Barnes spent last season as an assistant to Jeff Capel at Oklahoma. Capel was in his first season at the Big 12 school after coming over from - of all places - the Colonial. He had spent four seasons as the coach at VCU. Perhaps he left a year early when you consider the Rams went 28-7 and beat Duke in the first round of the NCAA Tournament this past season.
Barnes said he and Capel talked a lot about the Colonial. He had no idea how valuable those discussions would turn out to be.
"Obviously, I didn't know this job would come open and that I'd wind up in the league," Barnes said. "But we talked about the style of play in the league, the type of players in the league. We talked a lot about the guys he had on his team.
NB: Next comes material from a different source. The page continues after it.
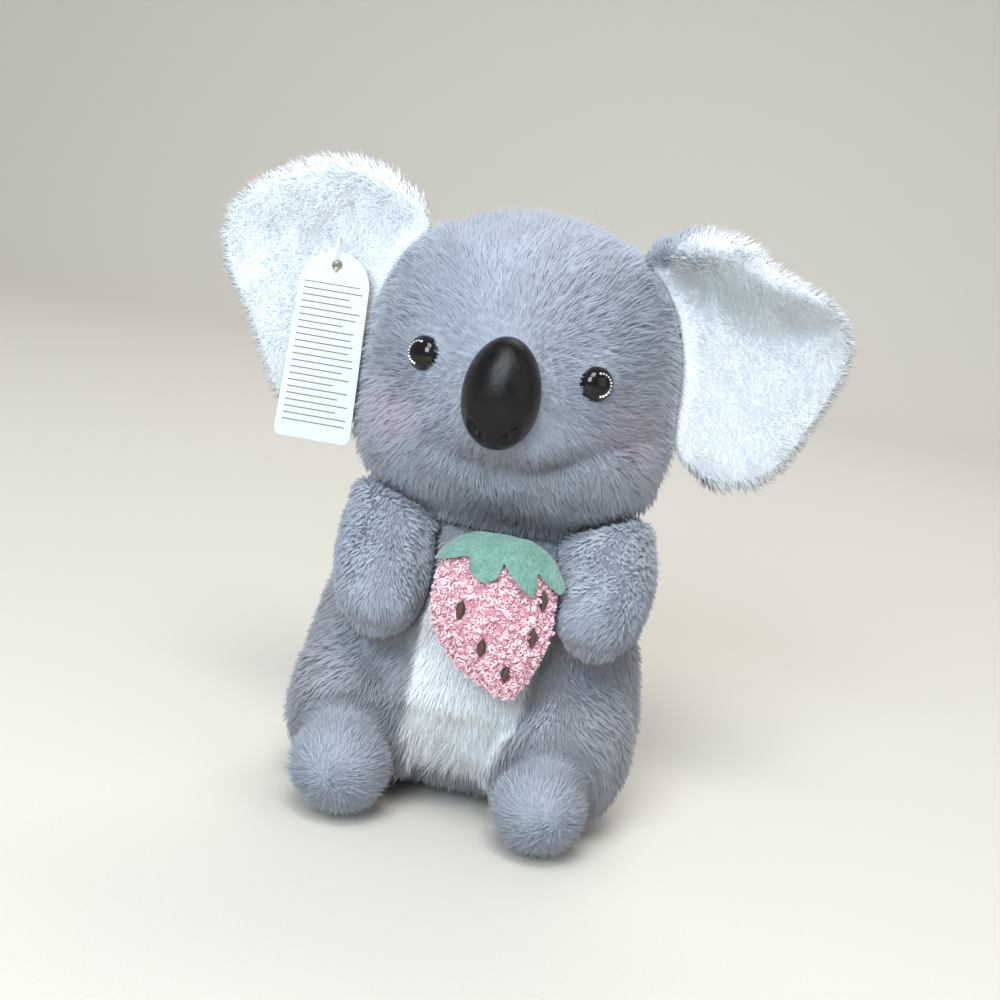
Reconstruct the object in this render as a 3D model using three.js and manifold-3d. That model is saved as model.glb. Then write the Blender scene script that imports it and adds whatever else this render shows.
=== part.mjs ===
// A sitting plush koala that hugs a stuffed strawberry, with a blank card tag at its right ear.
// Millimetres, +Z up. The koala faces -Y, so its own right side is at -X. Every fur-covered solid
// reaches out to the tips of its pile. Sewn neighbours keep a hair of clearance, so none overlap.
import * as THREE from 'three';
import { mergeVertices } from 'three/addons/utils/BufferGeometryUtils.js';
import Module from 'manifold-3d';

const wasm = await Module();
wasm.setup();

// ---- driving dimensions -------------------------------------------------------------------------

const GAP = 0.3; // clearance between neighbouring pieces
const SLIVER = 0.06; // faces narrower than this, left where one piece is cut by another, are merged away
const FLOOR_Z = 0;

const HEAD = {
  centre: [0.5, -2, 172],
  half: [62.5, 55, 61],
  crown: 0.945, // width factor above the cheeks
  crownSquareness: 2.15, // 2 is an ellipse; more gives a broader top
  jowl: 0.68, // how much the lower half swells sideways
  chin: 0.2, // how much the lower half swells forwards
  muzzle: { at: [0, -57, 163], reach: 25, rise: 4.5 },
};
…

We talked about Eric Maynor and how good he is, could he have played in the SEC or the ACC. So I think I have a really good feel for this league."
No one can sleep on the Colonial any longer. It's a league that's becoming a major factor among mid-majors, with plenty of evidence to support that claim.
• Larranaga's team stunned the nation by advancing to the Final Four in 2006.
• The league has earned an NCAA at-large bid in each of the past two seasons.
• VCU handed Duke its first first-round NCAA exit since 1996.
• The league has had at least two teams in the NIT in each of the past four seasons.
"Our league has dramatically improved in the 10 years since I arrived," Larranaga said. "The major reason is the presidents and athletic directors took a stand when American University, East Carolina and Richmond left our league. They said, 'Hey, we're not gonna be a league that takes a step back, we're gonna step forward.
"We added six schools from Boston to Atlanta that have made our league extremely strong. We've added quality head coaches and made a commitment to go after quality head coaches. Look at the guys we have in this league – Tom Pecora (Hofstra), Bruiser Flint (Drexel), Pat Kennedy (Towson), Blaine Taylor (Old Dominion), Rod Barnes (Georgia State). These guys are very successful coaches."
Barnes hasn't been successful in the CAA just yet. He plans on it, but it will be a huge difference for a coach who never has spent any time in his career at the mid-major level.
2001: A Coaching Odyssey
Rod Barnes was the Naismith National Coach of the Year in 2001 when Ole Miss went 27-8 and reached the Sweet 16. Here's a look at the SEC coaching landscape in the 2000-2001 season, with where they are now (if not still at the same school):
• Florida: Billy Donovan
• Georgia: Jim Harrick (coach of the Bakersfield, Calif., Jam of the NBDL)
• Kentucky: Tubby Smith (coach at Minnesota)
• South Carolina: Eddie Fogler (television analyst)
• Tennessee: Jerry Green (director of basketball operations for Indiana)
• Vanderbilt: Kevin Stallings
• Alabama: Mark Gottfried
• Arkansas: Nolan Richardson (coach of the Mexican National Team, which hasn't been to the Olympics since 1976)
• Auburn: Cliff Ellis (television analyst)
• LSU: John Brady
• Mississippi State: Rick Stansbury
Barnes finished his playing days at Ole Miss in 1988 and earned his degree in 1989. His first coaching job was an assistant at Division II Livingston College (since renamed the University of West Alabama). In 1993 he returned to Ole Miss as an assistant, and in 1998 he took over when Rob Evans left for Arizona State. Barnes was fired after the 2005-06 campaign, which saw the Rebels get off to a 13-3 start but lose 13 of their last 14 games.
Capel gave him a place to land for a season at Oklahoma. Barnes wasn't quite sure what to make of the Georgia State opening, but after asking some of his close coaching friends about it - including UAB coach Mike Davis and his mentor Evans - he decided it was worth a shot.
"Yes, there are some changes at this level, but there are some advantages," Barnes said. "I think one of the major things at this level is there's more student-athletes that fit this level. When you start talking about high-major guys that are talented, the numbers are fewer. Here you get a chance to recruit more people.
"Another great thing here is I don't have to travel very far to find the talent. Atlanta is one of the best cities in the nation as far as producing players. And the state of Georgia is great, too."
Barnes said he was in no hurry to be a head coach again, but that something felt right about this opportunity.
"It's back in my region (the Southeast)," Barnes said. "It's a mid-major conference that has done well and is gaining more and more respect. I think there is great potential. It could be a really good situation."